I wouldn't use Creations (AKA Starfire) swords for reference, they're notoriously awkward and overweight clunkers designed and built purely to be banged against each other on stage (and they look like it, too).
A point of balance too close to the hilt makes for a dead-feeling sword; try to hit something with a stick while holding it too close to the middle and you'll see what I mean. You'd typically want it something like four to six inches from the guard on a sword of this size and type.
Seven inches is just barely enough space for two hands. Which is fine if you think of this as a one-hander first and foremost, while most primarily two-handers have at least three hand-widths of grippable area (e.g. Filippo Vadi advices a grip measuring a full span, plus pommel).
You'll want the grip to be just a little more shapely. Straight tubes are common in pop culture, but in reality ergonomics is a harsh mistress you don't want to snub: if you can't get a firm but lively grip on the sword you can't make it do what you want it to. Waisted, barreled, tapering in width while growing in thickness - but very subtle, remember, we're mostly talking differences of a couple of millimeters - whatever as long as it's not a straight tube that requires a white-knuckled death grip to hang on to.
The pommel shape is very dramatic.
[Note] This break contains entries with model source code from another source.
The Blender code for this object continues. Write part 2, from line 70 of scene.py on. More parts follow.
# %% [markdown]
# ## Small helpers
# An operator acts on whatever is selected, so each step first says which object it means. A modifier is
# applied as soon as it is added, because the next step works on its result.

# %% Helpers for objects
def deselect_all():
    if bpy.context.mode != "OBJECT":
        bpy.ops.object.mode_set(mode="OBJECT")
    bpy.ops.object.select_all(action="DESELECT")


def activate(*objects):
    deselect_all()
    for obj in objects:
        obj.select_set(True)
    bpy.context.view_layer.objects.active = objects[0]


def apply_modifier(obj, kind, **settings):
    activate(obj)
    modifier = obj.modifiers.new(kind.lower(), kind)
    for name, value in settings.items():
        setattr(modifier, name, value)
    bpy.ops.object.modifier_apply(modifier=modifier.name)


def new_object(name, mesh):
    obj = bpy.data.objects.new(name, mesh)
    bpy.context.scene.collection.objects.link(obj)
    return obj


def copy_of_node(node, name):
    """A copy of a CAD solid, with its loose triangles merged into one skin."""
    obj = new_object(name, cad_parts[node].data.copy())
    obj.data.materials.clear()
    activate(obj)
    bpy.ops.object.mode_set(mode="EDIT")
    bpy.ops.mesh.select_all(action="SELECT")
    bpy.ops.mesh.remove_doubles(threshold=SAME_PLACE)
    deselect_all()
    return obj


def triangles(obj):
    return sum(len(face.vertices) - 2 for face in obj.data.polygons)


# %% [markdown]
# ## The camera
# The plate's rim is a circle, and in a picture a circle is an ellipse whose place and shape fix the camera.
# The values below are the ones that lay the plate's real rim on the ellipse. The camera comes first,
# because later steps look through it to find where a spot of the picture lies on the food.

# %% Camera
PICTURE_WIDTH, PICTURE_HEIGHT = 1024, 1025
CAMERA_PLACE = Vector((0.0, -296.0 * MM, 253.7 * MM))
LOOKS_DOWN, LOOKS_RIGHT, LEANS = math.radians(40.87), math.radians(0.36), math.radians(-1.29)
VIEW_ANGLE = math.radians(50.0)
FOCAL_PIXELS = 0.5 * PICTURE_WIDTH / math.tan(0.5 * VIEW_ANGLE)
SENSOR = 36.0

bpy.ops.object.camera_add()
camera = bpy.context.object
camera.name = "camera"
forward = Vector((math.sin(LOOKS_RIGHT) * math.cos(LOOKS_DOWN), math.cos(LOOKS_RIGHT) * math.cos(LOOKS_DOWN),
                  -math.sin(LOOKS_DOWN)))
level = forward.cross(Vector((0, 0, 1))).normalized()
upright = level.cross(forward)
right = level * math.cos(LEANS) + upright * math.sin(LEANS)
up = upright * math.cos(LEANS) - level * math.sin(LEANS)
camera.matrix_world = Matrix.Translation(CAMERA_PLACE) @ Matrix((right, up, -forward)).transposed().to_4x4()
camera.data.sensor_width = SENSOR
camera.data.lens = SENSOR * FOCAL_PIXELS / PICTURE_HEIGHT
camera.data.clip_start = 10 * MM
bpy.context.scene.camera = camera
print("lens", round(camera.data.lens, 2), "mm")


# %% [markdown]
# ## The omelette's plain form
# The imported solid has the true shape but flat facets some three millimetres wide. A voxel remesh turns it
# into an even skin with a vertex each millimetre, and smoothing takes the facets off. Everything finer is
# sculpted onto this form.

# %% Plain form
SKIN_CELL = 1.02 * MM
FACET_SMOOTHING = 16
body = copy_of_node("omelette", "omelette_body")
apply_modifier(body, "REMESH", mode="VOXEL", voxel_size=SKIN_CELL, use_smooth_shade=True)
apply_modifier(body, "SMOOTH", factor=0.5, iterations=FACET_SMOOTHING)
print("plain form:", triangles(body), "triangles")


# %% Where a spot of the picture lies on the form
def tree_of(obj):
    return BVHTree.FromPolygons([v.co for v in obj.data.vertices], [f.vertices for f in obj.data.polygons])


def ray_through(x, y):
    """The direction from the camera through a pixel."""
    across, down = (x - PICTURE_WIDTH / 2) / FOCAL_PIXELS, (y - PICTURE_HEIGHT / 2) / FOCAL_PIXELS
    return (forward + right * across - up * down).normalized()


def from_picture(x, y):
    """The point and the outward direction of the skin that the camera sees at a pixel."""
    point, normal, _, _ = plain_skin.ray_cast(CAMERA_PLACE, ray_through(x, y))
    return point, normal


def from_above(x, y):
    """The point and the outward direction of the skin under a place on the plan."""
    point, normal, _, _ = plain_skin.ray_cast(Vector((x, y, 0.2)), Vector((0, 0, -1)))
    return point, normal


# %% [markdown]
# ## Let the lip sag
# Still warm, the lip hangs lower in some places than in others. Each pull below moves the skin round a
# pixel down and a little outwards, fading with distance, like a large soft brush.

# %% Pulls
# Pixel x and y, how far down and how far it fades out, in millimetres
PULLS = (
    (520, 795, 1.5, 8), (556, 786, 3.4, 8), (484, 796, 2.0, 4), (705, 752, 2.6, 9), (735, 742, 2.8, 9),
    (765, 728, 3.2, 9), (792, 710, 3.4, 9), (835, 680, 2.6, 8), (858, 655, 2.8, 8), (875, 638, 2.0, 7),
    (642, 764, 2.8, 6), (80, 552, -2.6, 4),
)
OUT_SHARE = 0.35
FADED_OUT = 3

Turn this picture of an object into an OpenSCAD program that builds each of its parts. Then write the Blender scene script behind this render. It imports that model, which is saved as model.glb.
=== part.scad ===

Less pronounced taper would make it easier to hold. You can actually see plenty of pommels of this style on 16th Century blades of all kinds, from parrying daggers to zweihänders.
I'd make the guard a little longer, close to the full length of grip+pommel. It just gives that much more margin of error before you start losing fingers.
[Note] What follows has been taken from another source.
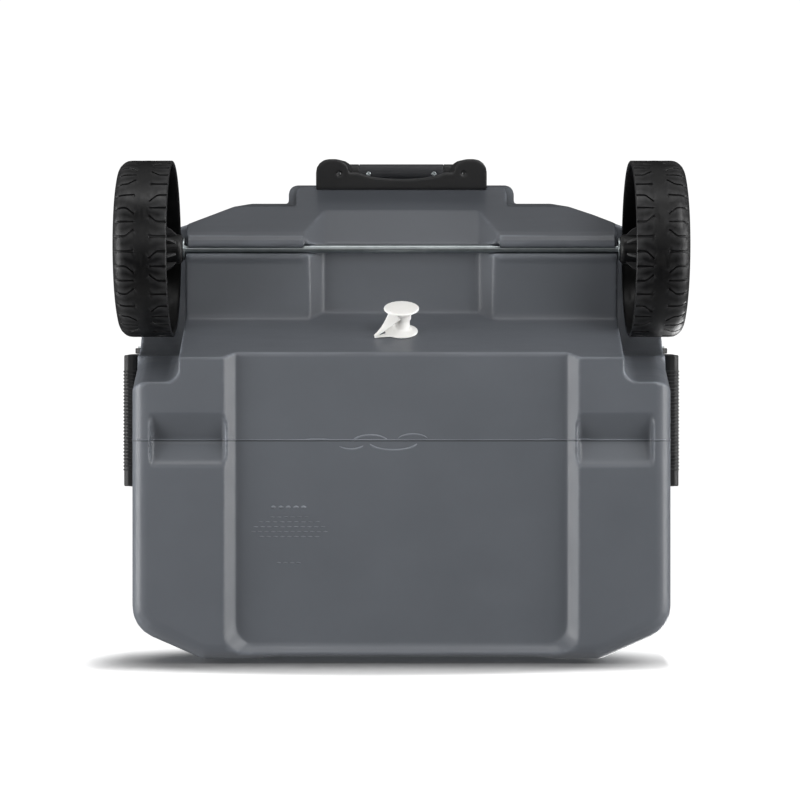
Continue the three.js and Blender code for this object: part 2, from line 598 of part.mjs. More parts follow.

The broad fuller dictates a very thin and consequently flexible blade designed primarily for cutting (because the narrower the edge bevels are, the thinner the blade must be in order to still have a sharp edge), but at the same time the pointy tip needs a stiff and thus thick blade backing it up for it to be of much use; the two features kinda work against each other. You can combine a broad cutting section with an acute point, absolutely, but this isn't quite the optimal way to do it. Personally I'd give this either a very narrow fuller of half or two-thirds length, or even none at all; look at historical blades of Oakeshott type XVI and XVIII.
Cool design. I like a nice broad fuller, and I like a cut and thrust type sword. I'm more a fan of Anglo-Saxon Viking Era fittings to go with a broad fuller, but I think these work nicely. If this was available, I would be tempted.